→ Extracted data entries
— START —

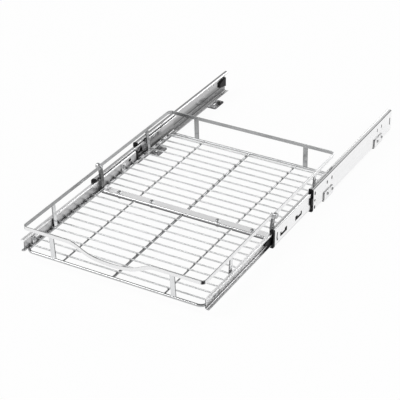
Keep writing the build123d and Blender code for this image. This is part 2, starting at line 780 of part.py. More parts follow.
with BuildPart() as joining_nuts:
    with BuildSketch(Plane.XY.offset(joint_nut_top_z)):
        with Locations(joint_screw_places):
            Circle(nut_flange_d / 2)
            Circle(screw_d / 2 + fit_gap, mode=Mode.SUBTRACT)
    extrude(amount=-nut_flange)
    with BuildSketch(Plane.XY.offset(joint_nut_top_z - nut_flange)):
        with Locations(joint_screw_places):
            RegularPolygon(nut_across_flats / 2, 6, major_radius=False)
            Circle(screw_d / 2 + fit_gap, mode=Mode.SUBTRACT)
    extrude(amount=-nut_height)
write(joining_nuts, "joining_nuts")


# ---------------------------------------------------------------- rims, posts and rim joints

def rim_leg(rim_x, foot_x):
    """The end of a rim strip, bent down at the seam and set inboard below the bend."""
    half = strip / 2
    with BuildSketch(cross_plane(seam_y + leg_width / 2)) as profile:
        with BuildLine():
            Polyline(
                (foot_x - half, post_foot_z),
                (foot_x + half, post_foot_z),
                (foot_x + half, leg_bend_z),
                (rim_x + half, rim_bottom),
                (rim_x + half, rim_top),
                (rim_x - half, rim_top),
                (rim_x - half, rim_bottom),
                (foot_x - half, leg_bend_z),
                close=True,
            )
        make_face()
    return profile.sketch


def rim(rim_x, foot_x, end_y, end_corner, with_dip):
    """One half's rim: side strips, the strip across at end_y, and a leg at either end."""
    toward = 1 if end_y > seam_y else -1
    start_y = seam_y - toward * leg_width / 2
    with BuildPart() as piece:
        with BuildSketch(Plane.XY.offset(rim_bottom)):
            with BuildLine():
                FilletPolyline(
                    (rim_x, start_y), (rim_x, end_y), (-rim_x, end_y), (-rim_x, start_y), radius=end_corner
                )
            trace(line_width=strip)
        extrude(amount=rim_height)
        if with_dip:
            straight = rim_x - end_corner
            with BuildSketch(cross_plane(end_y + strip / 2)):
                with Locations((0, rim_mid_z)):
                    Rectangle(2 * dip_half_width, rim_height * 2)
            extrude(amount=strip, mode=Mode.SUBTRACT)
            with BuildSketch(cross_plane(end_y + strip / 2)):
                with BuildLine():
                    FilletPolyline(
                        (-straight, rim_mid_z),
                        (-dip_half_width, rim_mid_z),
                        (-dip_foot, rim_mid_z - dip_shoulder_depth),
                        (0, rim_mid_z - dip_depth),
                        (dip_foot, rim_mid_z - dip_shoulder_depth),
                        (dip_half_width, rim_mid_z),
                        (straight, rim_mid_z),
                        radius=dip_radii,
                    )
                trace(line_width=rim_height)
            extrude(amount=strip)
        leg = rim_leg(rim_x, foot_x)
        extrude(leg, amount=leg_width)
        mirror(about=Plane.YZ)
        seam_end = piece.edges().filter_by(Axis.X).filter_by_position(
            Axis.Y, start_y - strip / 2, start_y + strip / 2
        )
        fillet(seam_end.group_by(Axis.Z)[-1], leg_corner_radius)
        with BuildSketch(side_plane(-rim_x - strip)):
            with Locations((seam_y, rim_mid_z)):
                Circle(rim_bolt_d / 2 + fit_gap)
        extrude(amount=2 * (rim_x + strip), mode=Mode.SUBTRACT)
    return piece


def posts(rim_x, side_y, across_rod_y, across_rim_y):
    """Four posts of one half: one on each side rod and two on the rod across."""
    head_z = rim_bottom - weld_gap
    with BuildPart() as piece:
        side_profile = post_side(cross_plane(side_y), side_rod_x, rim_x, post_foot_z, head_z)
        extrude(side_profile, amount=leg_width / 2, both=True)
        across_profile = post_side(side_plane(post_x), across_rod_y, across_rim_y, post_foot_z, head_z)
        extrude(across_profile, amount=leg_width / 2, both=True)
        mirror(about=Plane.YZ)
    return piece


rear_leg_x = drawer_inner_x - leg_wall_gap - strip / 2
front_leg_x = rear_leg_x - strip - weld_gap
write(rim(front_rim_x, front_leg_x, front_rim_y, rim_corner, True), "front_rim")
write(rim(rear_rim_x, rear_leg_x, rear_rim_y, rim_corner, False), "rear_rim")
write(posts(front_rim_x, front_post_y, front_rod_y, front_rim_y), "front_posts")
write(posts(rear_rim_x, rear_post_y, rear_rod_y, rear_rim_y), "rear_posts")

# Rim bolts: heads inside the basket, through both legs, into round cap nuts outside.
rim_inner_x = front_rim_x - strip / 2
rim_outer_x = rear_rim_x + strip / 2
with BuildPart() as rim_bolt:
    with BuildSketch(side_plane(rim_inner_x)):
        with Locations((seam_y, rim_mid_z)):
            Circle(rim_bolt_head_d / 2)
    extrude(amount=-rim_bolt_head)
    fillet(rim_bolt.edges().group_by(Axis.X)[0], screw_head_round)
    with BuildSketch(side_plane(rim_inner_x)):
        with Locations((seam_y, rim_mid_z)):
            Circle(rim_bolt_d / 2)
    extrude(amount=rim_outer_x - rim_inner_x + cap_nut_length - cap_nut_wall - cap_nut_gap)
write_pair(rim_bolt, "rim_bolt")

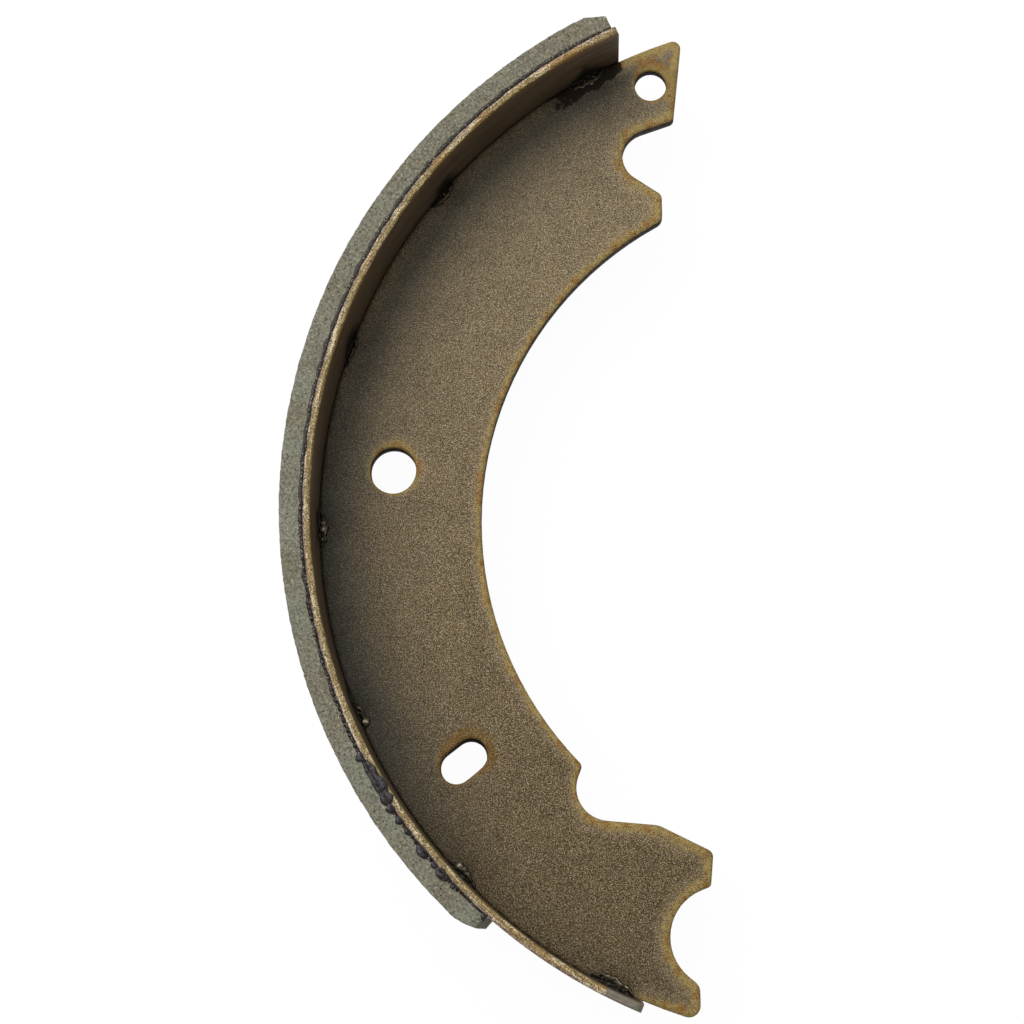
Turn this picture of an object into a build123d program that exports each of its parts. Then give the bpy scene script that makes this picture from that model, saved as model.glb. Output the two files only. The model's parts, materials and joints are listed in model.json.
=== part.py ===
"""A bonded drum brake shoe, for a drum of 12 inch bore and a lining 2 inches wide.

A stamped web stands on edge inside a rolled rim, and seven resistance welds join the two.
The friction lining is bonded to the outside of the rim. The shoe lies on the side edge of
its rim, with the drum's axis upright.

The pieces are drawn about the drum's axis, with the middle of the rim towards -X and the
adjuster end towards +Y. An angle on the shoe is counted from the middle of the rim, up
towards the adjuster end. At the end all pieces move together, so that the origin is below
the middle of the whole shoe, on the surface that it lies on.
"""

import os
from math import cos, degrees, radians, sin, sqrt

from build123d import *

# Drum and lining
drum_bore_r = 152.4
shoe_clearance = 0.2  # lining to drum, when the shoe is centred
lining_thickness = 5.95
lining_margin = 0.4  # how far each side edge of the lining lies inside the rim's
lining_arc = 114.0  # degrees
lining_setback = 0.5  # degrees, from the adjuster end of the rim to the lining
adjuster_chamfer_run = 5.6  # along the friction face
adjuster_chamfer_depth = 2.4
anchor_chamfer_run = 4.6
anchor_chamfer_depth = 1.8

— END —

Your task is to give again the lines from the one containing "Turn this picture" to the one containing "from build123d import *", both lines included, exactly and without anything added.

Turn this picture of an object into a build123d program that exports each of its parts. Then give the bpy scene script that makes this picture from that model, saved as model.glb. Output the two files only. The model's parts, materials and joints are listed in model.json.
=== part.py ===
"""A bonded drum brake shoe, for a drum of 12 inch bore and a lining 2 inches wide.

A stamped web stands on edge inside a rolled rim, and seven resistance welds join the two.
The friction lining is bonded to the outside of the rim. The shoe lies on the side edge of
its rim, with the drum's axis upright.

The pieces are drawn about the drum's axis, with the middle of the rim towards -X and the
adjuster end towards +Y. An angle on the shoe is counted from the middle of the rim, up
towards the adjuster end. At the end all pieces move together, so that the origin is below
the middle of the whole shoe, on the surface that it lies on.
"""

import os
from math import cos, degrees, radians, sin, sqrt

from build123d import *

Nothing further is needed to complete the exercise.